━━━ SUPPLIED MATERIAL

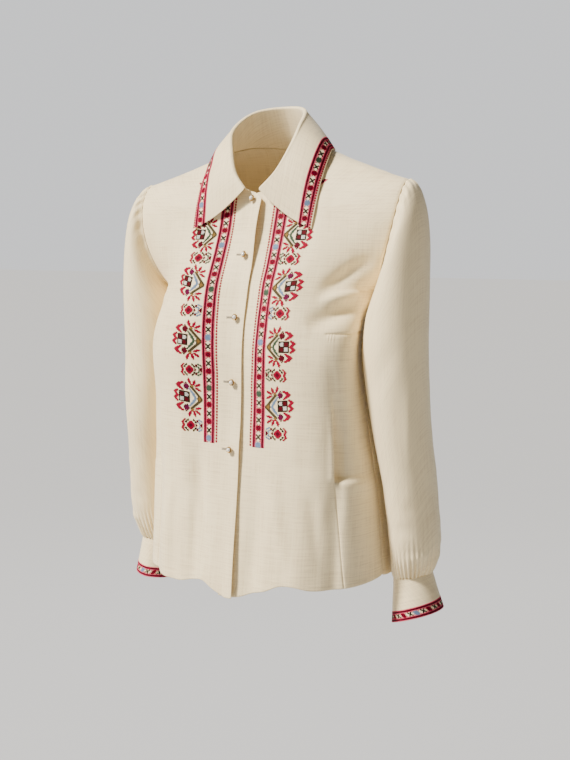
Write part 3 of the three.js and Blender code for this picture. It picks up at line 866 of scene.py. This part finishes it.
cutSizes = {  # width, length and area of each flat cut, in metres, and how it is held
    "front_right": (0.268, 0.614, 0.1400, "hung"), "front_left": (0.266, 0.615, 0.1400, "hung"),
    "back": (0.487, 0.670, 0.2700, "hung"),
    "sleeve_right": (0.392, 0.552, 0.1450, "gathered"), "sleeve_left": (0.392, 0.549, 0.1450, "gathered"),
    "cuff_right": (0.262, 0.058, 0.0136, "stretched"), "cuff_left": (0.284, 0.064, 0.0140, "stretched"),
    "collar": (0.530, 0.156, 0.0505, "folded"),
}
cloth = {"front_right": frontPanel("right"), "front_left": frontPanel("left"), "back": backPanel()}
for name in ("right", "left"):
    cloth[f"sleeve_{name}"] = sleevePanel(name)
    cloth[f"cuff_{name}"] = cuffPanel(name)
cloth["collar"] = collarPanel()
for piece in cloth.values():
    piece.data.materials.append(silkMaterial)
print("blouse: cloth made")


# Cross stitch: charts, and where each cell falls on the cloth
threads = {
    "r": (0.35, 0.0005, 0.030), "m": (0.12, 0.0005, 0.012), "i": (0.76, 0.095, 0.170),
    "k": (0.13, 0.002, 0.008), "P": (0.16, 0.003, 0.050), "b": (0.022, 0.020, 0.016),
    "d": (0.028, 0.016, 0.010), "o": (0.085, 0.062, 0.026), "g": (0.33, 0.18, 0.040),
    "G": (0.062, 0.105, 0.062), "B": (0.20, 0.29, 0.44), "w": (0.80, 0.77, 0.68),
}
boldThreads = {"d": 1.3, "o": 1.25, "m": 1.15, "r": 1.1}  # these are worked a little larger than their square
bandChart = {
    "cell": 1.36, "unit": 17, "across": 40.0, "lowerAcross": 37.5, "foot": -398, "top": -40,
    "aside": {"right": 0.0, "left": 1.8}, "phase": {"right": 4, "left": 2}, "dotted": -1.2,
    "evenUp": 160, "closer": 0.95,  # above evenUp from the foot the units sit closer together
    "dot": (1.8, 1.1), "flower": (1.05, 1.05), "crossing": (1.55, 1.4),  # stitch sizes, in cells
}
bandSway = {  # height, and how far the band stands further from the centre there
    "right": [(-400, 1.0), (-300, 1.4), (-250, 3.3), (-200, 5.8), (-110, 5.5)],
    "left": [(-400, 0.6), (-320, 0.6), (-290, 2.2), (-240, 3.6), (-160, 3.0), (-110, 1.7)],
}
flower = "..i...i.. ...r.r... ..rrmrr.. .rrmmmrr. .rmmrmmr. .rrmmmrr. ..rrmrr.. ...r.r... ..i...i..".split()
crossing = "..b...b.. ...b.b... r...b...r ...b.b... ..b...b..".split()
flowerOrder = "BrrGrr"
bandLines = (  # place across, thread, width of a stitch
    (1.5, "i", 1.0), (2.6, "m", 1.1), (3.5, "m", 1.1), (4.7, "i", 0.95),
    (11.3, "i", 0.95), (12.5, "m", 1.1), (13.4, "m", 1.1), (14.5, "i", 1.0),
)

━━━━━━

GOAL:
Copy the data above exactly. Every line must be included.

THE ANSWER:
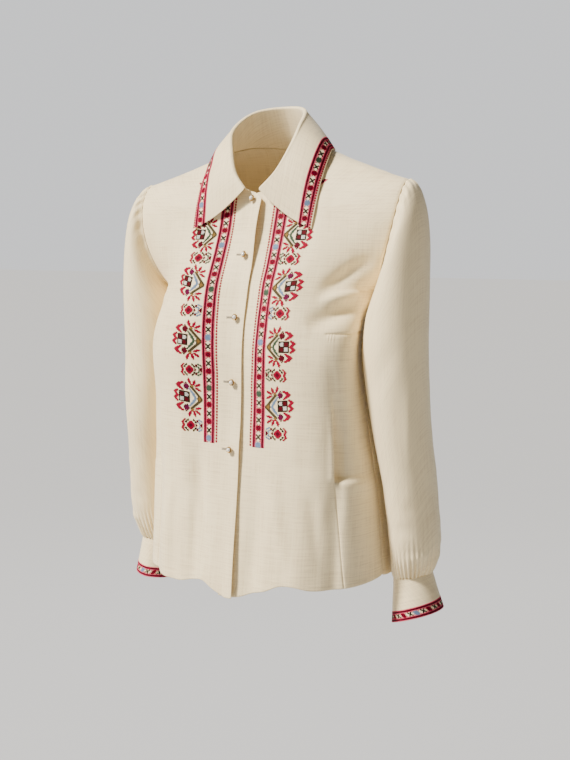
Write part 3 of the three.js and Blender code for this picture. It picks up at line 866 of scene.py. This part finishes it.
cutSizes = {  # width, length and area of each flat cut, in metres, and how it is held
    "front_right": (0.268, 0.614, 0.1400, "hung"), "front_left": (0.266, 0.615, 0.1400, "hung"),
    "back": (0.487, 0.670, 0.2700, "hung"),
    "sleeve_right": (0.392, 0.552, 0.1450, "gathered"), "sleeve_left": (0.392, 0.549, 0.1450, "gathered"),
    "cuff_right": (0.262, 0.058, 0.0136, "stretched"), "cuff_left": (0.284, 0.064, 0.0140, "stretched"),
    "collar": (0.530, 0.156, 0.0505, "folded"),
}
cloth = {"front_right": frontPanel("right"), "front_left": frontPanel("left"), "back": backPanel()}
for name in ("right", "left"):
    cloth[f"sleeve_{name}"] = sleevePanel(name)
    cloth[f"cuff_{name}"] = cuffPanel(name)
cloth["collar"] = collarPanel()
for piece in cloth.values():
    piece.data.materials.append(silkMaterial)
print("blouse: cloth made")


# Cross stitch: charts, and where each cell falls on the cloth
threads = {
    "r": (0.35, 0.0005, 0.030), "m": (0.12, 0.0005, 0.012), "i": (0.76, 0.095, 0.170),
    "k": (0.13, 0.002, 0.008), "P": (0.16, 0.003, 0.050), "b": (0.022, 0.020, 0.016),
    "d": (0.028, 0.016, 0.010), "o": (0.085, 0.062, 0.026), "g": (0.33, 0.18, 0.040),
    "G": (0.062, 0.105, 0.062), "B": (0.20, 0.29, 0.44), "w": (0.80, 0.77, 0.68),
}
boldThreads = {"d": 1.3, "o": 1.25, "m": 1.15, "r": 1.1}  # these are worked a little larger than their square
bandChart = {
    "cell": 1.36, "unit": 17, "across": 40.0, "lowerAcross": 37.5, "foot": -398, "top": -40,
    "aside": {"right": 0.0, "left": 1.8}, "phase": {"right": 4, "left": 2}, "dotted": -1.2,
    "evenUp": 160, "closer": 0.95,  # above evenUp from the foot the units sit closer together
    "dot": (1.8, 1.1), "flower": (1.05, 1.05), "crossing": (1.55, 1.4),  # stitch sizes, in cells
}
bandSway = {  # height, and how far the band stands further from the centre there
    "right": [(-400, 1.0), (-300, 1.4), (-250, 3.3), (-200, 5.8), (-110, 5.5)],
    "left": [(-400, 0.6), (-320, 0.6), (-290, 2.2), (-240, 3.6), (-160, 3.0), (-110, 1.7)],
}
flower = "..i...i.. ...r.r... ..rrmrr.. .rrmmmrr. .rmmrmmr. .rrmmmrr. ..rrmrr.. ...r.r... ..i...i..".split()
crossing = "..b...b.. ...b.b... r...b...r ...b.b... ..b...b..".split()
flowerOrder = "BrrGrr"
bandLines = (  # place across, thread, width of a stitch
    (1.5, "i", 1.0), (2.6, "m", 1.1), (3.5, "m", 1.1), (4.7, "i", 0.95),
    (11.3, "i", 0.95), (12.5, "m", 1.1), (13.4, "m", 1.1), (14.5, "i", 1.0),
)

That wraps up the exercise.